Flüchtlingsanerkennung für iranischen Staatsangehörigen wegen exilpolitischer Betätigung für Komala-Partei; Mitglieder und Aktivisten der Komala sind bereits bei einfacher exilpolitischer Betätigung gefährdet; fallen Nachfluchtgründe in den Zeitraum, in dem ein Antrag auf Zulassung der Berufung gestellt, aber noch nicht entschieden ist, beginnt die Drei-Monats-Frist des § 51 Abs. 3 VwVfG erst bei Ablehnung des Antrags.

(Leitsaz der Redaktion)

 

Erfolg hat die Berufung aber in Bezug auf die vom Kläger beantragte Verpflichtung der Beklagten zur Feststellung eines Abschiebungsverbots nach § 60 Abs. 1 AufenthG.

Ein das Bundesamt gemäß § 71 Abs. 1 Satz 1 AsylVfG zur Durchführung eines weiteren Asylverfahrens zwingender beachtlicher Folgeantrag liegt im Falle einer geltend gemachten Sachverhaltsänderung im Sinne von § 51 Aas. 1 Nr. 1 VwVfG dann vor, wenn sich der Asylbewerber substantiiert und widerspruchsfrei auf einen nachträglich eingetretenen Sachverhalt beruft, aus dem sich die nicht gänzlich fern liegende Möglichkeit ergibt, dass auf seiner Grundlage dem Begehren nunmehr zu entsprechen ist (vgl. BVerwG, Urteile vom 23. Juni 1987 - BVerwG 9 C 251.86 -, BVerwGE 77, 323 [326], und vom 25. Juni 1991 - BVerwG 9 C 33.90 -, Buchholz 402.25 § 14 AsylVfG Nr. 10). Diesen Anforderungen hat der Kläger mit seinem Vortrag zur Begründung des Folgeantrags vom 23. September 2003 genügt.
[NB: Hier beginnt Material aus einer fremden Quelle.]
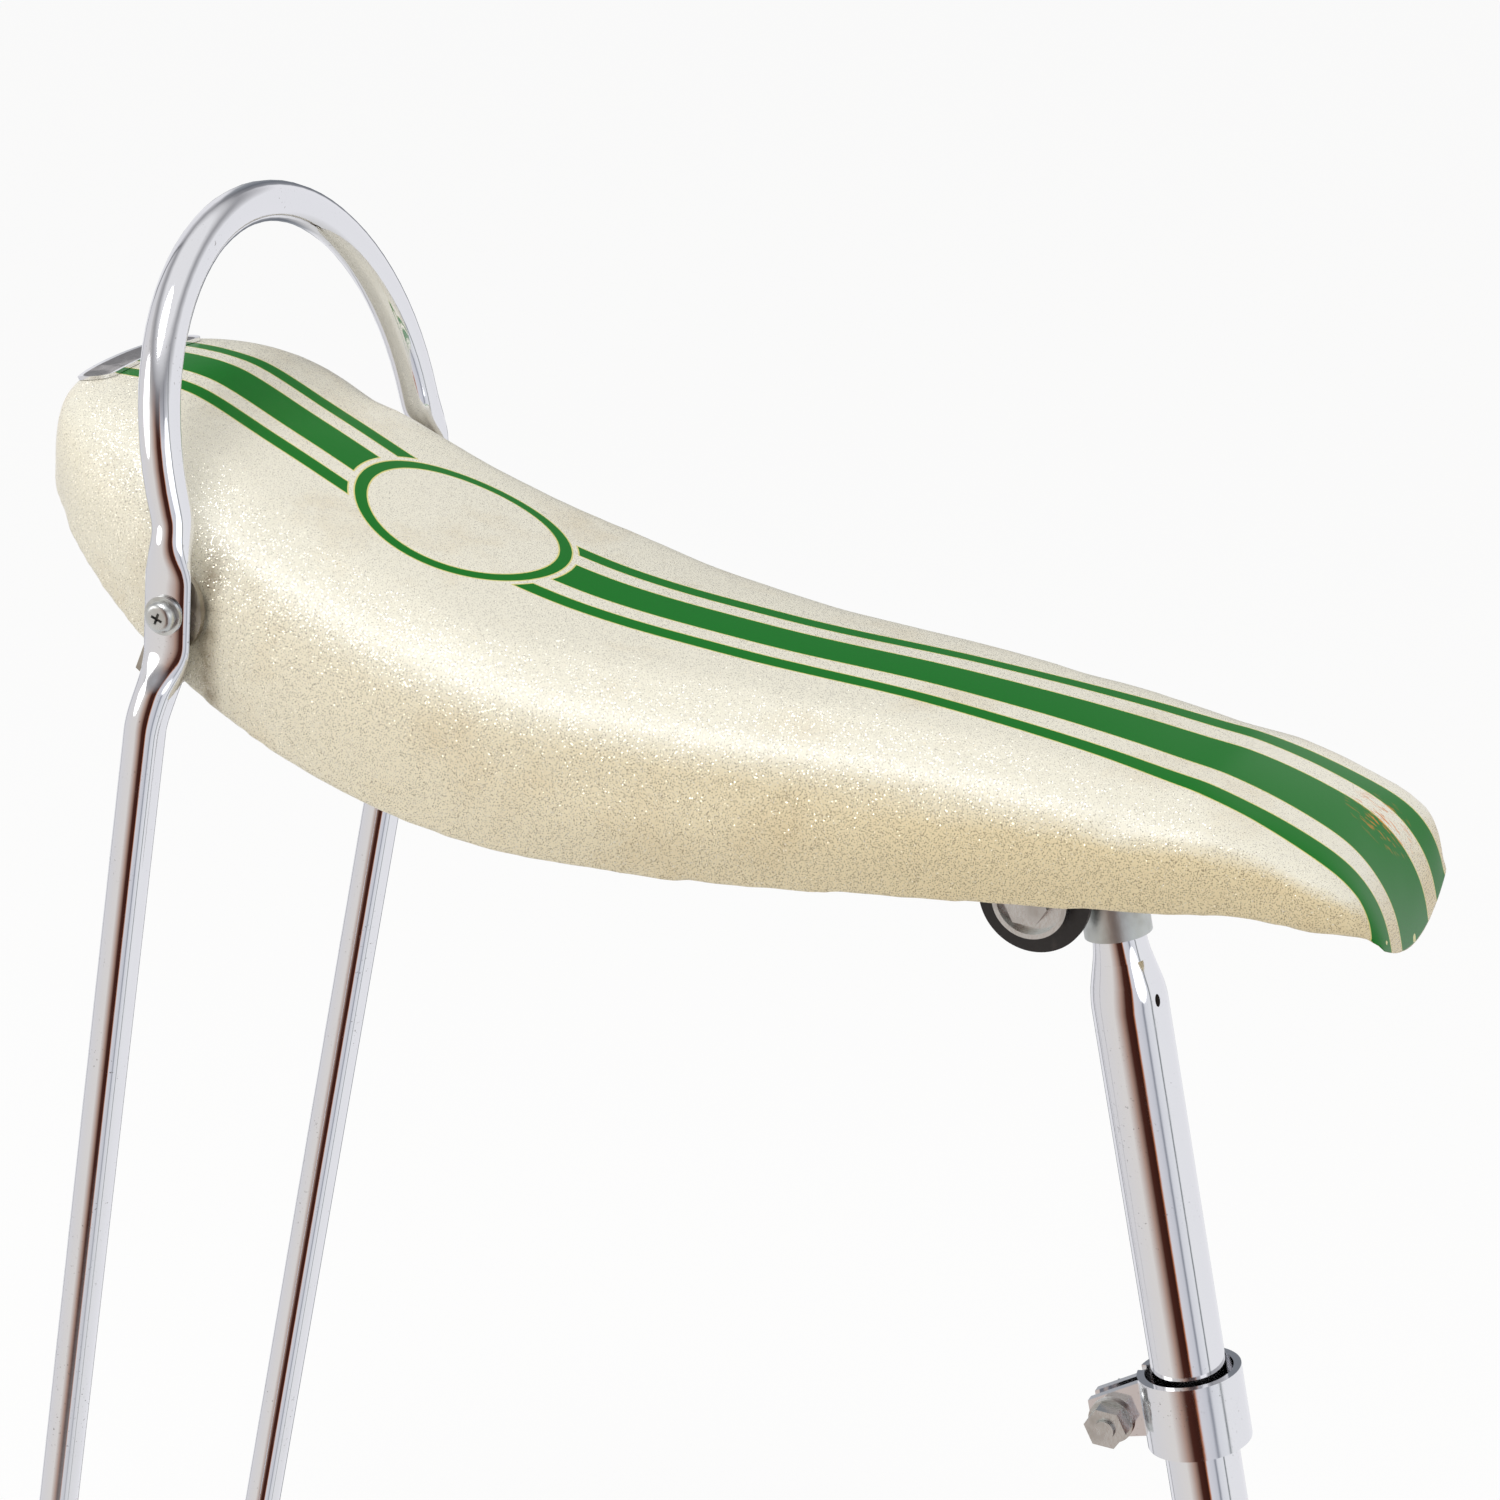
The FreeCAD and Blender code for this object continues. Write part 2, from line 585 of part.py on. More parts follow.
def barHalf():
    # The right half, measured from the bolt axis.
    body = newBody("bar_half")
    place(body, "barBoltX", "0", "barBoltZ")
    edge, crimpEnd = "(flatHalf - 1)", "(flatHalf + crimpRun)"
    axleStart = "(legLength - axleFlatWidth * 0.6)"
    flatY, legY, endY = f"-{flatMid}", f"-({flatMid} + legFlare)", "-legEndHalf"

    def circleAt(label, plane):
        sketch = newSketch(body, label, "XY_Plane", **plane)
        addCircle(sketch, "barDia")
        return sketch

    def ovalAt(label, plane, width, thick):
        sketch = newSketch(body, label, "XY_Plane", **plane)
        addEllipse(sketch, f"{width} / 2 - seatGap", f"{thick} / 2 - seatGap")
        return sketch

    loopFoot = circleAt("loopFoot", acrossLoop("loopRise", f"-{loopHalf}", "loopShift"))
    loopOval = ovalAt("loopOval", acrossLoop(edge, flatY), "flatWidth", "flatThick")
    addLoft(body, [loopFoot, loopOval])
    section = newSketch(body, "loopSection", "XY_Plane", **acrossLoop("loopRise", "0", "loopShift"))
    addCircle(section, "barDia", "0", f"-{loopHalf}")
    addRevolution(body, section, "H_Axis", 90, backward=True)

    flat = newSketch(body, "boltFlat", "XZ_Plane", z=flatMid)
    mitre = "(flatWidth / 2 / cos((loopRake + legRake) / 2))"
    turn = "(loopRake - legRake) / 2"
    up, down = "flatHalf * {}(loopRake)", "flatHalf * {}(legRake)"
    sideUp, sideDown = "flatWidth / 2 * {}(loopRake)", "flatWidth / 2 * {}(legRake)"
    corners = []
    for sign in ("-", "+"):
        corners.append([
            (f"-{up} {sign} {sideUp}".format("sin", "cos"),
             f"{up} {sign} {sideUp}".format("cos", "sin")),
            (f"0 {sign} {mitre} * cos({turn})", f"0 {sign} {mitre} * sin({turn})"),
            (f"-{down} {sign} {sideDown}".format("sin", "cos"),
             f"-{down} {'+' if sign == '-' else '-'} {sideDown}".format("cos", "sin"))])
    addPolygon(flat, corners[0] + corners[1][::-1])
    addPad(body, flat, "flatThick", midplane=True)

    legOval = ovalAt("legOval", acrossLeg(edge, flatY), "flatWidth", "flatThick")
    legTop = circleAt("legTop", acrossLeg(crimpEnd, legY))
    addLoft(body, [legOval, legTop])
    legStart = circleAt("legStart", acrossLeg(crimpEnd, legY))
    legEnd = circleAt("legEnd", acrossLeg(f"{axleStart} - crimpRun", endY))
    addLoft(body, [legStart, legEnd], ruled=True)
    axleNeck = circleAt("axleNeck", acrossLeg(f"{axleStart} - crimpRun", endY))
    axleOval = ovalAt("axleOval", acrossLeg(axleStart, endY), "axleFlatWidth", "axleFlatThick")
    addLoft(body, [axleNeck, axleOval])
    eyeX, eyeZ = "-legLength * sin(legRake)", "-legLength * cos(legRake)"
    eye = newSketch(body, "axleEye", "XZ_Plane", z="legEndHalf")
    addCircle(eye, "axleFlatWidth", eyeX, eyeZ)
    addPad(body, eye, "axleFlatThick", midplane=True)
    strap = newSketch(body, "axleStrap", "XZ_Plane", z="legEndHalf")
    sideX, sideZ = "axleFlatWidth / 2 * cos(legRake)", "axleFlatWidth / 2 * sin(legRake)"
    rootX, rootZ = f"-({axleStart} - 1) * sin(legRake)", f"-({axleStart} - 1) * cos(legRake)"
    addPolygon(strap, [
        (f"{eyeX} - {sideX}", f"{eyeZ} + {sideZ}"), (f"{eyeX} + {sideX}", f"{eyeZ} - {sideZ}"),
        (f"{rootX} + {sideX}", f"{rootZ} - {sideZ}"), (f"{rootX} - {sideX}", f"{rootZ} + {sideZ}")])
    addPad(body, strap, "axleFlatThick", midplane=True)
    hole = newSketch(body, "axleHole", "XZ_Plane", z="legEndHalf")
    addCircle(hole, "axleHoleDia", eyeX, eyeZ)
    addPocket(body, hole, "axleFlatWidth", midplane=True)
    screwHole = newSketch(body, "flatHole", "XZ_Plane", z=flatMid)
    addCircle(screwHole, "barBoltDia + 2 * runFit")
    addPocket(body, screwHole, "barDia", midplane=True)
    return body


def mirrored(label, source):
    image = doc.addObject("Part::Mirroring", label)
    image.Source = source
    image.Normal = yAxis
    return image


earFace = "(barrelHalf + washerThick + 3 * seatGap)"
earHalf = "(pinchHalf + earClear)"
flatOuter = f"({earHalf} + earWall + seatGap + flatThick)"
flatMid = f"({flatOuter} - flatThick / 2)"
loopHalf = f"({flatMid} - loopInset)"
boltUp = "(boltAxisZ * cos(postLean) - boltAxisX * sin(postLean))"
boltBack = "(boltAxisX * cos(postLean) + boltAxisZ * sin(postLean))"
neckTop = f"({boltUp} - barrelRadius / 2)"
collarSpot = ("collarBoltX * cos(postLean) - collarBoltZ * sin(postLean)",
              "collarBoltX * sin(postLean) + collarBoltZ * cos(postLean)")
barSpot = ("barBoltX", "barBoltZ")
clampSpot = ("boltAxisX", "boltAxisZ")

nodes = [coverShell(), seatPan(), panBracket(), seatPost(), clampStem(), postCollar()]
rightEar = panEar()
nodes += [rightEar, mirrored("pan_ear_left", rightEar)]
half = barHalf()
otherHalf = mirrored("bar_half_left", half)
bar = doc.addObject("Part::Fuse", "sissy_bar")
bar.Base, bar.Tool = half, otherHalf
nodes.append(bar)
for side, sign in sides:
    nodes += [serratedWasher(side, sign), cuppedWasher(side, sign), barScrew(side, sign)]
    washerStart = f"{flatOuter} + runFit" if sign < 0 else f"-{flatOuter} - runFit - barWasherThick"
    nutStart = f"{earHalf} - runFit - barNutThick" if sign < 0 else f"-{earHalf} + runFit"
    nodes += [
        flatWasher("bar_washer_" + side, barSpot, washerStart,
                   "barHeadDia + barWasherThick * 2", "barBoltDia", "barWasherThick"),
        hexNut("bar_nut_" + side, barSpot, nutStart, "barNutFlats", "barNutThick", "barBoltDia")]

cupSeat = f"({earFace} + bracketWall + seatGap + cupWall + runFit)"
clampEnd = f"{cupSeat} + clampNutThick + cupWall"
lugFace = "(lugGap / 2 + lugWall + runFit)"
nutFace = f"{lugFace} + collarWasherThick + runFit"
nodes += [
    hexBolt("clamp_bolt", clampSpot, cupSeat, "nutFlats", "clampNutThick",
            f"-({clampEnd})", f"{cupSeat} + clampNutThick / 2", "clampBoltDia"),
    hexNut("clamp_nut", clampSpot, f"-{cupSeat} - clampNutThick", "nutFlats",
           "clampNutThick", "clampBoltDia"),
    hexBolt("collar_bolt", collarSpot, f"-{lugFace} - collarNutThick", "nutFlats",
            "collarNutThick", f"-{lugFace} - collarNutThick / 2",
            f"({nutFace} + collarNutThick + collarWasherThick)", "collarBoltDia"),
    flatWasher("collar_washer", collarSpot, lugFace, "nutFlats + 2 * collarWasherThick",
               "collarBoltDia", "collarWasherThick"),
    hexNut("collar_nut", collarSpot, nutFace, "nutFlats", "collarNutThick", "collarBoltDia")]


def checkedShape(item):
    shape = item.Shape
    if shape.isNull() or not shape.isValid():
        raise RuntimeError(item.Label + " has no valid shape")
    return shape


doc.recompute()
for item in doc.Objects:
    if "Invalid" in item.State or "Error" in item.State:
        raise RuntimeError(f"{item.Label} failed: {item.State}")
os.makedirs("parts", exist_ok=True)
for item in nodes:
    checkedShape(item).exportStep(f"parts/{item.Label}.step")
    box = item.Shape.BoundBox
    print(f"{item.Label}: {len(item.Shape.Solids)} solid, {item.Shape.Volume:.0f} mm3, "
          f"X {box.XMin:.1f}..{box.XMax:.1f} Y {box.YMin:.1f}..{box.YMax:.1f} "
          f"Z {box.ZMin:.1f}..{box.ZMax:.1f}")
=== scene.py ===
from math import radians, pi, sin, cos

import bmesh
import bpy
import numpy as np
from mathutils import Matrix, Vector


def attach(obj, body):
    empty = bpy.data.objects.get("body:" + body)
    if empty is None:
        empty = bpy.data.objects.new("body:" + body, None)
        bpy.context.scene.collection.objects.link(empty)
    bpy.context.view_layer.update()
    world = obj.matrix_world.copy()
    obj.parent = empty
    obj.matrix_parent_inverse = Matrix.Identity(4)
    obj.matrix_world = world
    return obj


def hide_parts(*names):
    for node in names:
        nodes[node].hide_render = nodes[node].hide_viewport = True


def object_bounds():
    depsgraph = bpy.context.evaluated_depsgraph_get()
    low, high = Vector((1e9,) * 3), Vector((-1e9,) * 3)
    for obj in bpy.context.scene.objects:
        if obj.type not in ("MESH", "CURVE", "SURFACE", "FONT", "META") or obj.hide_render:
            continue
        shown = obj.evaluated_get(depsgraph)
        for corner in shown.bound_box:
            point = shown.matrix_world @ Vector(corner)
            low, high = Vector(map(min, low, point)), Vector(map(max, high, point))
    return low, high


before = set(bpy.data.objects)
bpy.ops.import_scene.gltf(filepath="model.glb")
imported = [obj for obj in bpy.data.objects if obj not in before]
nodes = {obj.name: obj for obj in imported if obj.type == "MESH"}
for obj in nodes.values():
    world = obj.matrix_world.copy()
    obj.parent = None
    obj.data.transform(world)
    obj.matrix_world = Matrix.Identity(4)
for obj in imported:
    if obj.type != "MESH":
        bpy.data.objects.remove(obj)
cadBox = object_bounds()
scene = bpy.context.scene
print("frame loaded:", len(nodes), "nodes")


# Helpers

def srgb(r, g, b):
    # 0 to 255 as seen on a screen, to the shader's linear colour
    def lin(c):
        c /= 255
        return c / 12.92 if c <= 0.04045 else ((c + 0.055) / 1.055) ** 2.4
    return (lin(r), lin(g), lin(b), 1.0)


def deselectAll():
    if bpy.context.object and bpy.context.object.mode != "OBJECT":
        bpy.ops.object.mode_set(mode="OBJECT")
    bpy.ops.object.select_all(action="DESELECT")


def pick(obj):
    deselectAll()
    obj.select_set(True)
    bpy.context.view_layer.objects.active = obj


def startPiece(name, adder, size=None, **options):
    deselectAll()
    adder(**options)
    obj = bpy.context.object
    obj.name = obj.data.name = name
    if size:
        obj.scale = size
    return obj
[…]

Mit diesem Vorbringen ist der Kläger nicht etwa deshalb ausgeschlossen, weil er sich auf den erwähnten neuen Sachverhalt nicht innerhalb einer Frist von drei Monaten nach dessen Entstehen berufen hat. Zwar ist der Grund für das Wiederaufgreifen des Verfahrens nach § 71 Abs. 1 Satz 1 AsylVfG in Verbindung mit § 51 Abs. 3 VwVfG grundsätzlich innerhalb von drei Monaten nach Kenntniserlangung der hierfür maßgeblichen Tatsachen geltend zu machen. Dies gilt jedoch nicht, wenn der Asylbewerber - wie im vorliegenden Fall der Kläger - von einer Sachverhaltsänderung zu einem Zeitpunkt Kenntnis erlangt, in dem nach Abweisung seiner Asylklage in erster Instanz über einen von ihm gestellten Antrag auf Zulassung der Berufung gemäß § 78 Abs. 4 Satz 1 AsylVfG noch nicht mit der Folge der Rechtskraft der Klageabweisung (§ 78 Abs. 5 Satz 2 AsylVfG) entschieden worden ist. Den neuen Sachverhalt zum Gegenstand eines Asylfolgeantrags zu machen, ist dem Asylbewerber in diesem Fall verwehrt, denn ein solcher ist nach § 71 Abs. 1 Satz 1 AsylVfG erst nach unanfechtbarer Ablehnung des früheren Asylantrags statthaft. Wegen der auf die Tatbestände nach § 78 Abs. 3 AsylVfG beschränkten Gründe für die Zulassung der Berufung kann der Asylkläger den neuen Sachverhalt mit Erfolg auch nicht in dem noch laufenden Zulassungsverfahren einbringen und hierauf gestützt rügen, dass durch das Verwaltungsgericht unrichtig entschieden worden sei. Mit Rücksicht auf diese prozessualen Besonderheiten ist der Beginn der Drei-Monats-Frist gemäß § 71 Abs. 1 Satz 1 AsylVfG, § 51 Abs. 3 VwVfG bis zum Eintritt der Rechtskraft des Urteils erster Instanz (hier durch den Beschluss des Hessischen Verwaltungsgerichtshofs vom 2. September 2003 - 11 UZ 570/03.A -) in entsprechender Anwendung von § 209 BGB gehemmt (OVG Rheinland-Pfalz, Urteil vom 18. Februar 2000 - 10 A 11821/98 -, NVwZ 2000, Beil. Nr. 7, 84; Funke-Kaiser in: Gemeinschaftskommentar zum AsylVfG, Stand: September 2003, Rdnr. 170 zu § 71 AsylVfG, jeweils mit weiteren Nachweisen). Die danach erst ab Rechtskraft des Urteils vom 5. Februar 2003 laufende Frist gemäß § 51 Abs. 3 VwVfG hat der Kläger eingehalten.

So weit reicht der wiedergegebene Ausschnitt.